Thanks for the feedback guys. Much appreciated.

FYI linuxdev, i did take a look at the Xorg.0.log file you had suggested on the previous thread. And there was nothing of interest around the time the issue was occuring.

Hopefully the issue was just xscreensaver trying to start and failing in some way due to a conflict with our open gl application. Time will tell.

Thanks for your help anyway!

Setting a script to run with looking for window manager (lxdm? openbox?) available on Nano OS, if not or if xscreensaver starting, script copies dmesg, ps, journalctl output (for some seconds/minutes) to error log files?
While running all time until a possible x11 error occurs, this should be low impact on system resources.

OK I think I found the solution.

I added this:

xset s off && xset -dpms

to the end of ~/.profile

it seems like the issue was to do with dpms

I had a device exhibit the issue again and via SSH i entered the xset -dpms command and the issue went away immediately. So hopefully dpms was the cause of the problem!

Can we have a conclusion that this pattern may show up when display is going to sleep/wake up with LXDE?

If this is true, can we know is it still hard to reproduce or it would be easier?

Hi Wayne

I am pretty confident this problem is now resolved.

If i run the command

xset +dpms

which enables the dpms, then leave the device for a while, eventually the problem occurs.

if i run the command

xset -dpms

which disables the dpms, then leave the device for a few hours the problem does not show up.
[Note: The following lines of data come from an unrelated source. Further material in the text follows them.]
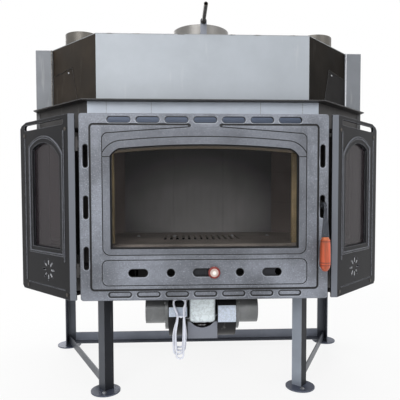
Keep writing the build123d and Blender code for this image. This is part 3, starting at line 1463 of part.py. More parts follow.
def hank_path():
    """One unbroken line through all loops: down on the right, up on the left, over the top."""
    down = Vector(0, 0, -1)
    rise = Vector(0, 0, 1)

    def place(side_half, layer, z):
        return Vector(HANK_X + side_half, HANK_Y + layer * HANK_PITCH, z)

    edges = []
    for loop in range(HANK_LOOPS):
        low = HANK_LOW + HANK_LOW_STEP * loop + HANK_BELLY_HALF
        waist = place(HANK_WAIST_HALF, loop, HANK_WAIST)
        belly = place(HANK_BELLY_HALF, loop, HANK_BELLY)
        foot = place(HANK_BELLY_HALF, loop, low)
        bottom = place(0, loop, low - HANK_BELLY_HALF)
        left_foot = place(-HANK_BELLY_HALF, loop, low)
        left_belly = place(-HANK_BELLY_HALF, loop, HANK_BELLY)
        left_waist = place(-HANK_WAIST_HALF, loop + 1, HANK_WAIST)
        left_ear = place(-HANK_EAR_HALF, loop + 1, HANK_EAR)
        top = place(0, loop + 1, HANK_EAR + HANK_EAR_HALF)
        ear = place(HANK_EAR_HALF, loop + 1, HANK_EAR)
        next_waist = place(HANK_WAIST_HALF, loop + 1, HANK_WAIST)
        edges += tangent_arcs(waist, down, belly, down)
        edges += [Edge.make_line(belly, foot)]
        edges += [Edge.make_tangent_arc(foot, down, bottom)]
        edges += [Edge.make_tangent_arc(bottom, Vector(-1, 0, 0), left_foot)]
        edges += [Edge.make_line(left_foot, left_belly)]
        edges += tangent_arcs(left_belly, rise, left_waist, rise)
        edges += tangent_arcs(left_waist, rise, left_ear, rise)
        edges += [Edge.make_tangent_arc(left_ear, rise, top)]
        edges += [Edge.make_tangent_arc(top, Vector(1, 0, 0), ear)]
        edges += tangent_arcs(ear, down, next_waist, down)
    end = place(HANK_WAIST_HALF, HANK_LOOPS, HANK_WAIST - HANK_TAIL)
    edges += [Edge.make_line(next_waist, end)]
    return Wire(edges)


def self_gap(path):
    """Least gap between stretches of the hank that aren't neighbours along it."""
    step = 2.5
    count = int(path.length / step)
    points = [path @ (number / count) for number in range(count + 1)]
    apart = int(8 * CORD_R / step)
    least = 1e9
    for first in range(len(points)):
        for second in range(first + apart, len(points)):
            least = min(least, (points[first] - points[second]).length)
    return least - 2 * CORD_R


def cord_hank():
    path = hank_path()
    hank = tube(path)
    print("hank length", round(path.length, 1), "least gap", round(self_gap(path), 2))
    print("hank volume share", round(hank.volume / (pi * CORD_R**2 * path.length), 4))
    return hank


side_frame = side_frame_right()
side_glass = side_glass_right()
side_gasket = side_gasket_right()
side_collar = side_collar_right()
side_lining = lining_right()
side_wall = firebox_wall_right()
hot_air_collar = air_collar_right()

pieces = {
    "base_plate": base_plate(),
    "firebox_front": firebox_front(),
    "firebox_wall_left": left_of(side_wall),
    "firebox_wall_right": side_wall,
    "firebox_back": firebox_back(),
    "firebox_floor": firebox_floor(),
    "flange_plate": flange_plate(),
    "outer_casing": outer_casing(),
    "hood": hood(),
    "hood_top": hood_top(),
    "flue_collar": flue_collar(),
    "air_collars": group(left_of(hot_air_collar), hot_air_collar),
    "door_collar": door_collar(),
    "side_collar_left": left_of(side_collar),
    "side_collar_right": side_collar,
    "lining_back": lining_back(),
    "side_linings": group(*side_lining.solids(), *left_of(side_lining).solids()),
    "baffle": baffle(),
    "hearth_plate": hearth_plate(),
    "grate": grate(),
    "ash_pan": ash_pan(),
    "door_plate": door_plate(),
    "door_glass": door_glass(),
    "glass_gasket": glass_gasket(),
    "glass_clips": glass_clips(),
    "door_seal_rope": door_rope(),
    "hinge_lugs": hinge_lugs(),
    "hinge_brackets": hinge_brackets(),
    "shutter_guides": shutter_guides(),
    "air_shutter": air_shutter(),
    "shutter_knob": shutter_knob(),
    "latch_bracket": latch_bracket(),
    "latch_lever": latch_lever(),
    "latch_ferrule": latch_ferrule(),
    "wooden_grip": wooden_grip(),
    "latch_keeper": latch_keeper(),
    "side_frame_left": left_of(side_frame),
    "side_frame_right": side_frame,
    "side_glass_left": left_of(side_glass),
    "side_glass_right": side_glass,
    "side_gaskets": group(side_gasket, left_of(side_gasket)),
    "side_screws": side_screws(),
    "damper_strap": damper_strap(),
    "damper_bush": damper_bush(),
    "damper_rod": damper_rod(),
    "damper_flap": damper_flap(),
    "legs": legs(),
    "stand_rails": stand_rails(),
    "foot_pads": foot_pads(),
    "scroll_left": scroll(SCROLL_LEFT_X, True),
    "scroll_right": scroll(SCROLL_RIGHT_X, False),
    "inlet_spigots": inlet_spigots(),
    "motor_body": motor_body(),
    "motor_cover": motor_cover(),
    "blower_bracket": blower_bracket(),
    "rotor_shaft": rotor_shaft(),
    "impellers": impellers(),
    "cable_gland": cable_gland(),
    "cord_lead": cord_lead(),
    "cord_hank": cord_hank(),
}

os.makedirs("parts", exist_ok=True)
for name, piece in pieces.items():
    export_step(piece, f"parts/{name}.step")
print(len(pieces), "pieces written")
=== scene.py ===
"""Looks of a three-sided fireplace cassette on its stand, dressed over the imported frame."""

from __future__ import annotations

import json
import logging
import math
import random
from dataclasses import dataclass
from enum import Enum
from typing import Callable, Dict, Iterable, List, Optional, Sequence, Tuple, Union

import bpy
from mathutils import Matrix, Vector

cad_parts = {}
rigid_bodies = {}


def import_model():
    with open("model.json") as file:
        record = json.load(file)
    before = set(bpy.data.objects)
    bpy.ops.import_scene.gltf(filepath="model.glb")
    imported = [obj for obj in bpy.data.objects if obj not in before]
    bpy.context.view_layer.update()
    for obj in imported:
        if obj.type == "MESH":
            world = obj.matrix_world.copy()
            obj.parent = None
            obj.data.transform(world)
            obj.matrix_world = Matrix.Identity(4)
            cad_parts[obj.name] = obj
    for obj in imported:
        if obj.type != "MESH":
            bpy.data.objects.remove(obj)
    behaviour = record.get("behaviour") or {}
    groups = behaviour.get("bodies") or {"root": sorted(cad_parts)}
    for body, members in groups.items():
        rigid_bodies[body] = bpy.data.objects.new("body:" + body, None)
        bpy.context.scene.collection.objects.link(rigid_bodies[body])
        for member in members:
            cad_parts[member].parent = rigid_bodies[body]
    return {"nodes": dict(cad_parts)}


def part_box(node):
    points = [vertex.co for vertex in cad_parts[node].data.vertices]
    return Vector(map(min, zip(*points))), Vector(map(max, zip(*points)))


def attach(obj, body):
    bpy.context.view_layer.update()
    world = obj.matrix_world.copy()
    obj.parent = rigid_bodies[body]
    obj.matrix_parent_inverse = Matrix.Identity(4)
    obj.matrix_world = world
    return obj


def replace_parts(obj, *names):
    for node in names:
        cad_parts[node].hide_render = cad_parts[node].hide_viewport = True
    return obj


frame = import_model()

log = logging.getLogger("cassette")

Pair = Tuple[float, float]
Point = Tuple[float, float, float]
Tone = Tuple[float, float, float]
Number = Union["Value", float]
Shape = Tuple[List[Vector], List[Sequence[int]]]

MM = 0.001
DIAGONAL = math.sqrt(0.5)


class Body(Enum):
    """Bodies of the frame that the added pieces ride on."""

    CASSETTE = "cassette"
    DOOR = "front_door"


class Side(Enum):
    """Left or right half of the cassette, as the factor of its X places."""

    LEFT = -1
    RIGHT = 1


# Shader tools


def linear(tone: Tone) -> Tuple[float, float, float, float]:
    """Scene colour of a tone written as it looks, each part from 0 to 255.

    Args:
        tone: Red, green and blue of the tone as seen on a screen.

    Returns:
        The linear colour with full alpha.
    """
    parts = []
    for part in tone:
        share = part / 255
        parts.append(share / 12.92 if share <= 0.04045 else ((share + 0.055) / 1.055) ** 2.4)
    return parts[0], parts[1], parts[2], 1.0


def scaled(tone: Tone, factor: float) -> Tone:
    """A tone made darker or lighter by a factor."""
    red, green, blue = tone
    return red * factor, green * factor, blue * factor


class Value:
    """A number socket that takes part in Python expressions."""

    def __init__(self, graph: "Graph", socket: bpy.types.NodeSocket) -> None:
        """Keeps the socket and the graph that new nodes go to."""
        self.graph = graph
        self.socket = socket

    def _math(self, operation: str, *terms: Number) -> "Value":
        """Adds a Math node over the given terms."""
        node = self.graph.node("ShaderNodeMath", {"operation": operation}, dict(enumerate(terms)))
        return Value(self.graph, node.outputs[0])

    def __add__(self, other: Number) -> "Value":
        """Sum of two values."""
        return self._math("ADD", self, other)

    __radd__ = __add__

    def __sub__(self, other: Number) -> "Value":
        """This value less another."""
        return self._math("SUBTRACT", self, other)

    def __rsub__(self, other: Number) -> "Value":
        """Another value less this one."""
        return self._math("SUBTRACT", other, self)

    def __mul__(self, other: Number) -> "Value":
        """Product of two values."""
        return self._math("MULTIPLY", self, other)

    __rmul__ = __mul__

    def __truediv__(self, other: Number) -> "Value":
        """This value over another."""
        return self._math("DIVIDE", self, other)

    def __pow__(self, other: Number) -> "Value":
        """This value raised to a power."""
        return self._math("POWER", self, other)

    def __abs__(self) -> "Value":
        """Size of the value without its sign."""
        return self._math("ABSOLUTE", self)

    def wrapped(self, pitch: float) -> "Value":
        """Value brought by whole pitches to between minus and plus half a pitch."""
        return self._math("WRAP", self, pitch / 2, -pitch / 2)

    def above(self, floor: Number) -> "Value":
        """The larger of this value and a floor."""
        return self._math("MAXIMUM", self, floor)

    def below(self, ceiling: Number) -> "Value":
        """The smaller of this value and a ceiling."""
        return self._math("MINIMUM", self, ceiling)

    def root(self) -> "Value":
        """Square root of the value."""
        return self._math("SQRT", self)

    def sine(self) -> "Value":
        """Sine of the value in radians."""
        return self._math("SINE", self)

    def step(self, low: float, high: float) -> "Value":
        """Smooth rise from 0 at low to 1 at high, or the fall from 1 to 0 where low is the larger.

        Args:
            low: Value at which the mask is 0.
            high: Value at which the mask is full.

        Returns:
            The mask, from 0 to 1.
        """
        if low > high:
            return 1 - self.step(high, low)
        inputs = {"Value": self, "From Min": low, "From Max": high, "To Min": 0.0, "To Max": 1.0}
        node = self.graph.node("ShaderNodeMapRange", {"interpolation_type": "SMOOTHSTEP"}, inputs)
        return Value(self.graph, node.outputs[0])


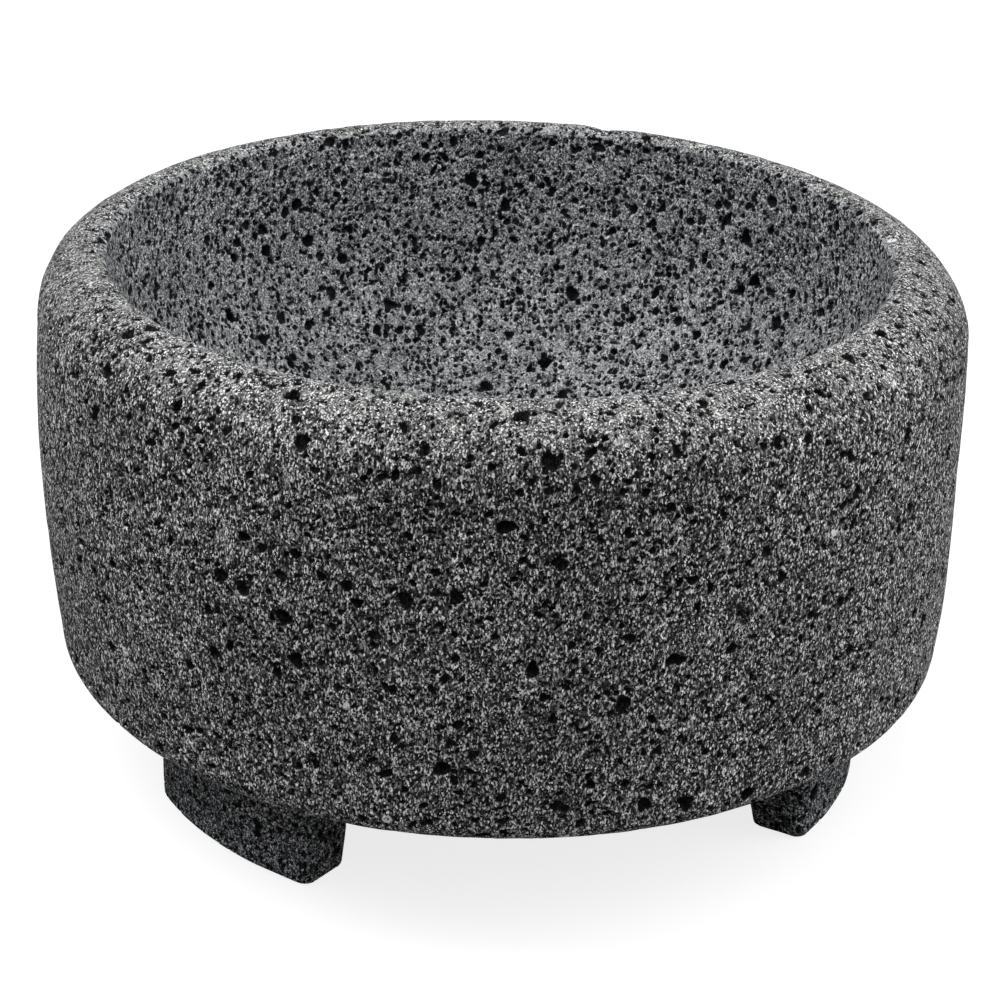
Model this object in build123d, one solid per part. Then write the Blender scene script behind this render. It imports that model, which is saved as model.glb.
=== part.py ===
"""A three-footed stone mortar (molcajete) turned from vesicular basalt.

Millimetres, +Z up. The origin is on the surface the mortar stands on, under the middle
of the bowl. The bowl is one turned solid; each foot is a wedge cut from a turned ring
and grows out of the flat underside of the bowl, so the two meet face to face.
"""

from build123d import *
import os

# ---------------------------------------------------------------- driving dimensions
BOWL_RADIUS = 100.0            # outside radius at the widest level
BELLY_HEIGHT = 80.0            # level of the widest point above the ground
WALL_CURVE_RADIUS = 463.0      # the wall is one very long arc, seen from the side
RIM_HEIGHT = 118.0             # top of the rim above the ground
RIM_ROUND_RADIUS = 14.5        # outside round-over of the rim
UNDERSIDE_HEIGHT = 26.8        # flat underside of the bowl, the same as the foot height
HEEL_ROUND_RADIUS = 6.0        # round between the wall and the underside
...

So I’m pretty sure this is resolved now.

Thanks very much for your help.

1 Like

It is interesting since low power mode and related software (such as USB suspend mode) have a high rate of being an issue throughout all of Linux. I am not surprised that a low power mode is issued upon screensaver starting, but waking up some part (in this case the window manager) sometimes fails. The part which is really curious though is whether or not (A) the window manager itself failed to wake up, or if (B) the window manager never received the wake up message. Either way you’d end up with a raw X display and no window manager.